Muchos hombres y mujeres con una biografía sentimental similar a la de mi amigo quizá compartan su desazón, que podría inspirar a un compositor de boleros. No pretendo refutarlo, porque en materia de amores toda verdad es relativa y nadie sabe nunca si mantendrá mañana las convicciones de hoy. Pero hace poco, al releer la poesía de Ana Ajmátova, descubrí una premisa falsa en la argumentación de mi confidente.
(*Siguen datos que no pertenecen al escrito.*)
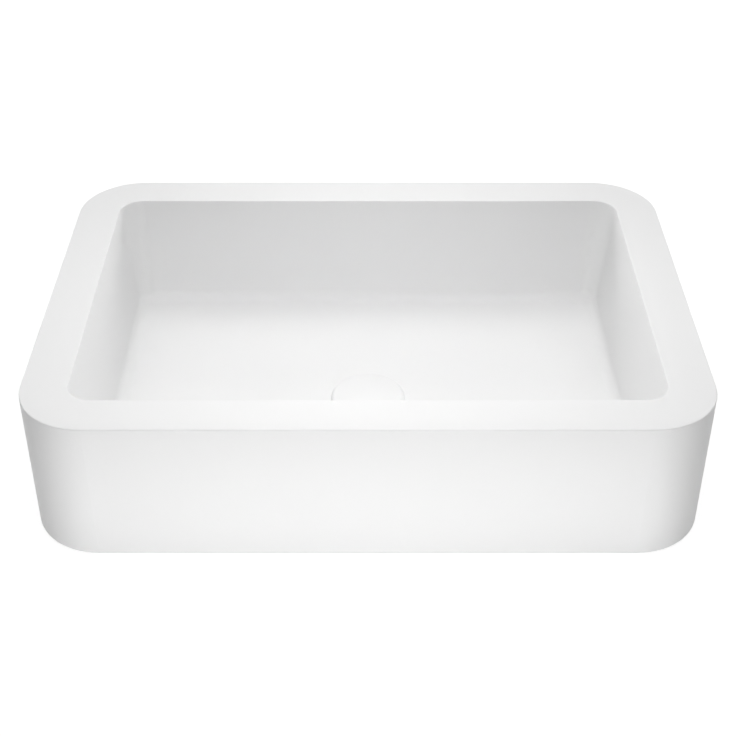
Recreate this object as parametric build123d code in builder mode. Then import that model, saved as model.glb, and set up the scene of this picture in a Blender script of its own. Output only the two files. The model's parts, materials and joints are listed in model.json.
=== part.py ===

Como muchos amantes de hoy, Ajmátova defendía la libertad amenazada por el afán de poseer y ser poseído: “Hay en la intimidad un límite sagrado/ que trasponer no puede aún la pasión más loca./ Esforzarse por alcanzarlo es una temeridad, y la peor angustia invade quienes lo cruzan”. En otro poema de la misma tesitura da la impresión de haber traspasado ya esa temible frontera: “Estamos tan intoxicados uno del otro/ que de improviso podríamos naufragar”. Mi amigo no era un conservador chapado a la antigua, pero aspiraba a la fusión de las almas, un ideal amoroso cuyos nocivos defectos denunció Ajmátova, en oposición a los lugares comunes del romanticismo. El conocimiento mutuo que mi amigo se ufanaba de haber alcanzado con sus mujeres tal vez lo llevó a violar el sagrado límite fijado por la poeta rusa. ¿No habrá sido esa simbiosis la principal causa de sus divorcios?
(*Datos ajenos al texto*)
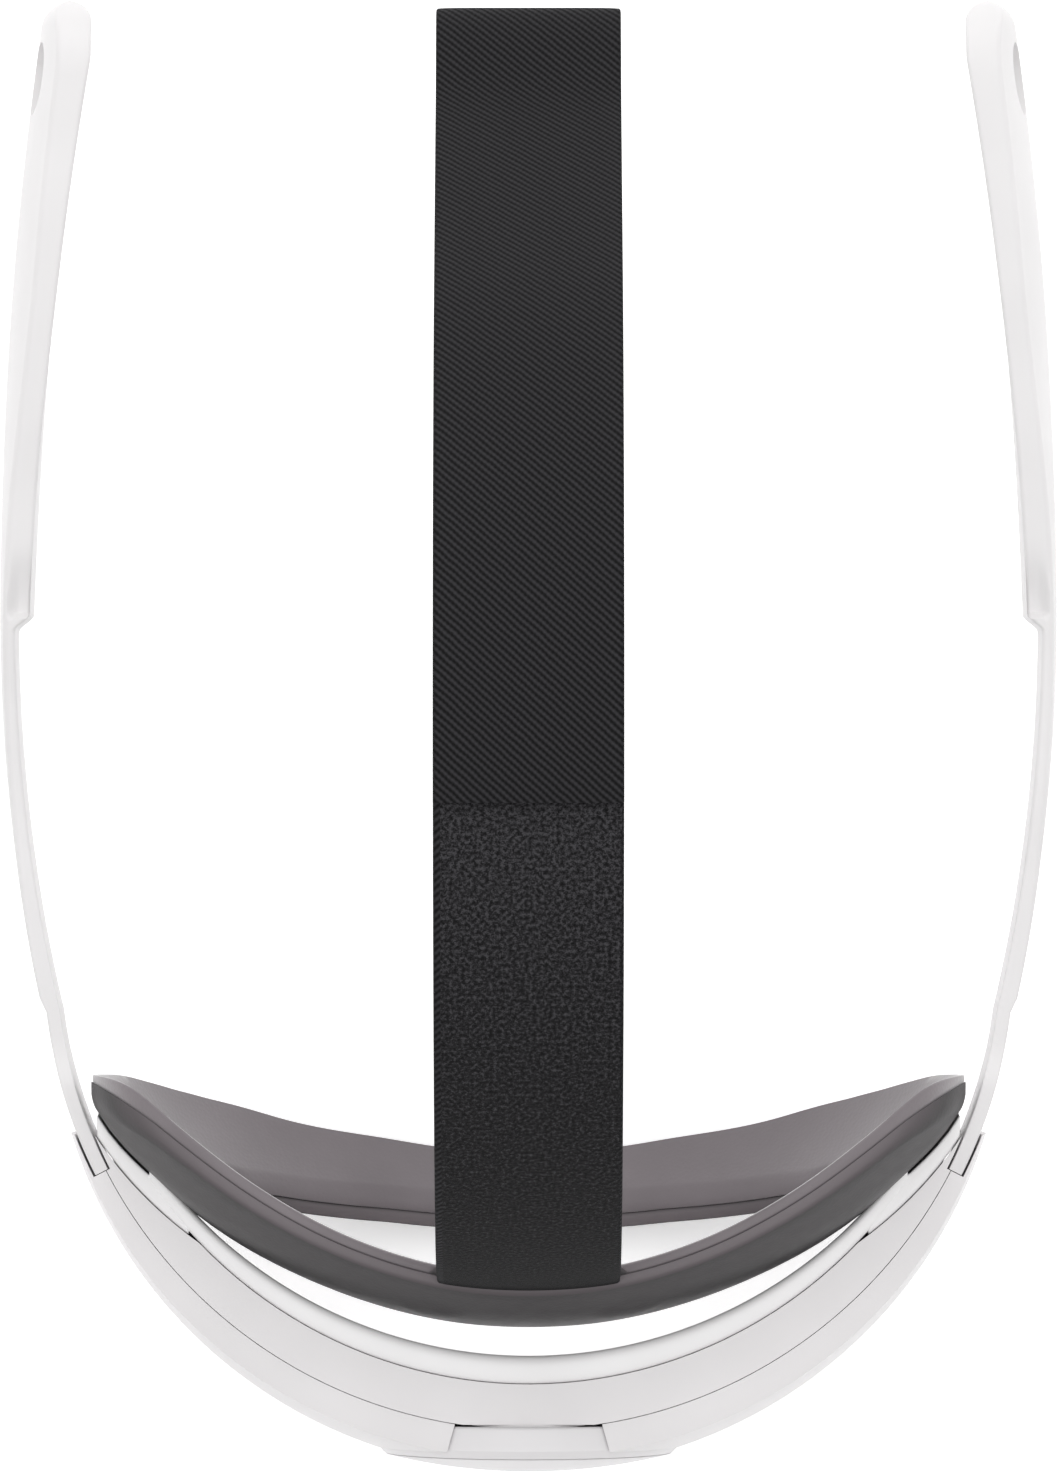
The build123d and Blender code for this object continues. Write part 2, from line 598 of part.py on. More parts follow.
def cradle_outline():
    """The cradle's outline seen from behind, with its open middle."""
    with BuildPart() as prism:
        with BuildSketch(Plane.XZ.offset(CRADLE_TIP)):
            with BuildLine():
                half = [(0, 38.3), (30, 38.3), (50, 37.3), (62, 33.8), (71, 27), (76, 19), (77.4, 11.5),
                        (75.5, 3.5), (71, -4), (60, -15.5), (46.5, -24), (25, -31.6), (0, -34)]
                points = half + [(-x, z) for x, z in reversed(half[1:-1])]
                Spline(*[(x, MID + z) for x, z in points], periodic=True)
            make_face()
            with BuildLine():
                upper = ThreePointArc((-50, MID + 1.5), (0, MID + 14), (50, MID + 1.5))
                low_edge = [(50, -10.5), (43.3, -15.2), (32, -20.7), (20, -24.4), (0, -26.9)]
                low_edge += [(-x, z) for x, z in reversed(low_edge[:-1])]
                lower = Spline(*[(x, MID + z) for x, z in low_edge])
                ThreePointArc(upper @ 1, (54.5, MID - 4.5), lower @ 0)
                ThreePointArc(lower @ 1, (-54.5, MID - 4.5), upper @ 0)
            make_face(mode=Mode.SUBTRACT)
        extrude(amount=80)
    return prism.part


outline = cradle_outline()
boss_zone = wide_box(BOSS_HALF, -120, -80, 10, BOSS_LOW + 10)
BAR_HALF = SLOT_HALF + 1.6
bar_z = MID + BAR_LEVEL
bar_hole = rod((-BAR_HALF, BAR_Y, bar_z), (BAR_HALF, BAR_Y, bar_z), BAR_R + 0.03)
bead_hole = rod((-SLOT_HALF, BAR_Y, bar_z), (SLOT_HALF, BAR_Y, bar_z), BEAD_R + 0.15)


def barrel_radius(x):
    """The barrel's radius about its axis, at a place across the head."""
    return CRADLE_DEEP * sqrt(1 - (x / CRADLE_ACROSS) ** 2) + BARREL_Y - CRADLE_Y


def surface_y(x, z):
    """Where the cradle's outer surface is along Y, at a place seen from behind."""
    return BARREL_Y - sqrt(barrel_radius(x) ** 2 - (MID + z - CRADLE_Z) ** 2)


def cradle_normal(x, z):
    """The outward direction of the cradle's surface there."""
    radius = barrel_radius(x)
    slope = CRADLE_DEEP * x / CRADLE_ACROSS**2 / sqrt(1 - (x / CRADLE_ACROSS) ** 2)
    return Vector(slope, (surface_y(x, z) - BARREL_Y) / radius, (MID + z - CRADLE_Z) / radius).normalized()


def cradle_rod(x, z, deep, proud, radius):
    """A rod across the cradle's surface, from a depth inside it to a height outside."""
    on, out = Vector(x, surface_y(x, z), MID + z), cradle_normal(x, z)
    return rod(tuple(on - out * deep), tuple(on + out * proud), radius)


def shell_slice(near, far):
    """The part of the cradle between two insets."""
    with BuildPart() as piece:
        add(barrel(near))
        add(barrel(far), mode=Mode.SUBTRACT)
    return piece.part


with BuildPart() as slot:
    add(shell_slice(SLOT_OUT, SLOT_IN))
    add(wide_box(SLOT_HALF, -120, -80, 10, SLOT_LOW + 10), mode=Mode.INTERSECT)

with BuildPart() as cradle_boss:
    add(shell_slice(FRAME_THICK - 0.2, CRADLE_THICK))
    add(outline, mode=Mode.INTERSECT)
    add(boss_zone, mode=Mode.INTERSECT)

with BuildPart() as cradle_frame:
    add(shell_slice(0, FRAME_THICK))
    add(outline, mode=Mode.INTERSECT)
    add(cradle_boss.part)
    add(slot.part, mode=Mode.SUBTRACT)
    add(bead_hole, mode=Mode.SUBTRACT)
    add(bar_hole, mode=Mode.SUBTRACT)
    for x, z in CRADLE_SCREWS:
        add(cradle_rod(x, z, 4, 4, 1.25), mode=Mode.SUBTRACT)
save(cradle_frame, "cradle_frame")

with BuildPart() as cradle_pad:
    add(shell_slice(FRAME_THICK + 0.03, CRADLE_THICK))
    add(outline, mode=Mode.INTERSECT)
    add(wide_box(BOSS_HALF + 0.1, -120, -80, 12, BOSS_LOW + 11.9), mode=Mode.SUBTRACT)
    for x, z in CRADLE_SCREWS:
        add(cradle_rod(x, z, 3.2, 4, 2.4), mode=Mode.SUBTRACT)
save(cradle_pad, "cradle_pad")

with BuildPart() as cradle_screws:
    for x, z in CRADLE_SCREWS:
        add(cradle_rod(x, z, FRAME_THICK + 1.1, -FRAME_THICK - 0.05, 2.1))
        add(cradle_rod(x, z, FRAME_THICK + 0.2, CRADLE_GAP + 0.8, 1.15))
save(cradle_screws, "cradle_screws")

for x, z in CRADLE_SCREWS:
    with inner_liner:
        add(cradle_rod(x, z, 2, CRADLE_GAP + 1.1, 1.2), mode=Mode.SUBTRACT)
save(inner_liner, "inner_liner")

with BuildPart() as strap_anchor_bar:
    add(rod((0.1 - BAR_HALF, BAR_Y, bar_z), (BAR_HALF - 0.1, BAR_Y, bar_z), BAR_R))
save(strap_anchor_bar, "strap_anchor_bar")

# Top strap ---------------------------------------------------------------------------------
with BuildPart() as strap_tail:
    add(shell_slice(SLOT_OUT + 0.1, SLOT_IN - 0.1))
    add(wide_box(STRAP_WIDE / 2, -120, -80, 6.2, 32.2), mode=Mode.INTERSECT)
    bead_x = STRAP_WIDE / 2
    add(rod((-bead_x, BAR_Y, bar_z), (bead_x, BAR_Y, bar_z), BEAD_R))
    add(bar_hole, mode=Mode.SUBTRACT)
save(strap_tail, "strap_tail")

STRAP_TURN = 89.65
FRONT_Z = CROWN_Z + CROWN_R - FRONT_R
LAYER_RISE = STRAP_THICK + PATCH_THICK
turn = radians(FRONT_TURN)
along, lift = Vector(cos(turn), -sin(turn)), Vector(sin(turn), cos(turn))
run_start = Vector(CROWN_Y, FRONT_Z) + lift * FRONT_R
run_end = run_start + along * FRONT_RUN
with BuildPart() as strap_band:
    with BuildSketch(Plane.YZ.offset(-STRAP_WIDE / 2)):
        with BuildLine() as webbing:
            CenterArc((CROWN_Y, CROWN_Z), CROWN_R, 90, STRAP_TURN)
            CenterArc((CROWN_Y, FRONT_Z), FRONT_R, 90 - FRONT_TURN, FRONT_TURN)
            Line(run_start, run_end)
            ThreePointArc(run_end, run_end + (along + lift) * LOOP_R, run_end + lift * 2 * LOOP_R)
            closing = run_end - along * LOOP_TAPER + lift * LAYER_RISE
            Spline(run_end + lift * 2 * LOOP_R, closing, tangents=(-along, -along))
            Line(closing, run_start + lift * LAYER_RISE)
            CenterArc((CROWN_Y, FRONT_Z), FRONT_R + LAYER_RISE, 90 - FRONT_TURN, FRONT_TURN)
            CenterArc((CROWN_Y, CROWN_Z), CROWN_R + LAYER_RISE, 90, FLAP_END_ANGLE)
        trace(line_width=STRAP_THICK)
    extrude(amount=STRAP_WIDE)
save(strap_band, "strap_band")

PATCH_RISE, PATCH_ANGLE = LAYER_RISE / 2, 8.5
with BuildPart() as hook_patch:
    with BuildSketch(Plane.YZ.offset(-STRAP_WIDE / 2 + 1.5)):
        with BuildLine():
            CenterArc((CROWN_Y, CROWN_Z), CROWN_R + PATCH_RISE, 90, PATCH_ANGLE)
            CenterArc((CROWN_Y, FRONT_Z), FRONT_R + PATCH_RISE, 90 - PATCH_ANGLE, PATCH_ANGLE)
        trace(line_width=PATCH_THICK - 0.04)
    extrude(amount=STRAP_WIDE - 3)
save(hook_patch, "hook_patch")
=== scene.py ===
"""Looks of the head strap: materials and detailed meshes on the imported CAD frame, in metres."""

import json
from math import cos, hypot, pi, radians, sin, sqrt

import bmesh
import bpy
import numpy as np
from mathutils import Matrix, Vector


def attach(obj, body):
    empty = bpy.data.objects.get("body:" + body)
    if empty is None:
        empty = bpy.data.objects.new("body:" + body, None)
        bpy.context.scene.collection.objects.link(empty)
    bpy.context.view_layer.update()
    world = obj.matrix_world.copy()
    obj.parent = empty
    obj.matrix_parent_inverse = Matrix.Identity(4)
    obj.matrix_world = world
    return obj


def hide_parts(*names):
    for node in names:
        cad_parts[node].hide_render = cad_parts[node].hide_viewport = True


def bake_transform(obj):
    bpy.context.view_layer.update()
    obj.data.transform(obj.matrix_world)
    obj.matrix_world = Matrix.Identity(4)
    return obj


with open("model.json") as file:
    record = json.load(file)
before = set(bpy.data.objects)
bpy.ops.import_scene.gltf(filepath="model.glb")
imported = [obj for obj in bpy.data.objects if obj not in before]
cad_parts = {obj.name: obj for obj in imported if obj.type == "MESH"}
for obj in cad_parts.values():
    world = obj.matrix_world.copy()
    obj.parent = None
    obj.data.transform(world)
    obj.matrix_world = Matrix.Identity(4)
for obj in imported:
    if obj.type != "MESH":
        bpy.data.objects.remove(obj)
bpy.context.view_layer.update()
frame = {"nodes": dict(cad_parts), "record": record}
nodes = frame["nodes"]
MM = 0.001
MID = 34.0  # height of the side arms and the wheel's shaft, in mm

# Camera, floor and light ---------------------------------------------------------------------
camera_data = bpy.data.cameras.new("camera")
camera_data.lens = 309.2
camera_data.sensor_width = 36
camera_data.clip_start, camera_data.clip_end = 0.1, 10
camera = bpy.data.objects.new("camera", camera_data)
CAMERA_HEIGHT = 2.25  # above the arms' centre line
camera.location = (0, 0, CAMERA_HEIGHT + MID * MM)
bpy.context.scene.collection.objects.link(camera)
bpy.context.scene.camera = camera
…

Sólo puede amar quien está predispuesto a dejarse invadir, pero si la otredad del ser amado nos fascina al extremo de anularla, si los amantes renuncian a la existencia diferenciada para formar un monstruo con dos cabezas, tarde o temprano su instinto de supervivencia los incitará a separarse. Para los poetas cursis no hay sacrificio más sublime que renunciar al yo para formar un solo ser con la persona amada, pero cuando ella o él comienza a adivinar nuestros pensamientos, hasta los románticos más vehementes sienten escalofríos. Si desaparece la distancia entre los amantes, se extingue también el deseo de abolirla. Conocer demasiado al amante o a la amada, al grado de tener una segunda conciencia, provoca una pugna entre hermanos siameses descontentos de serlo. Sólo hay un antídoto contra esa intoxicación: preservar algunos reductos secretos de nuestra vida interior y no escudriñar los de la pareja, para que la otra o el otro lo sigan siendo.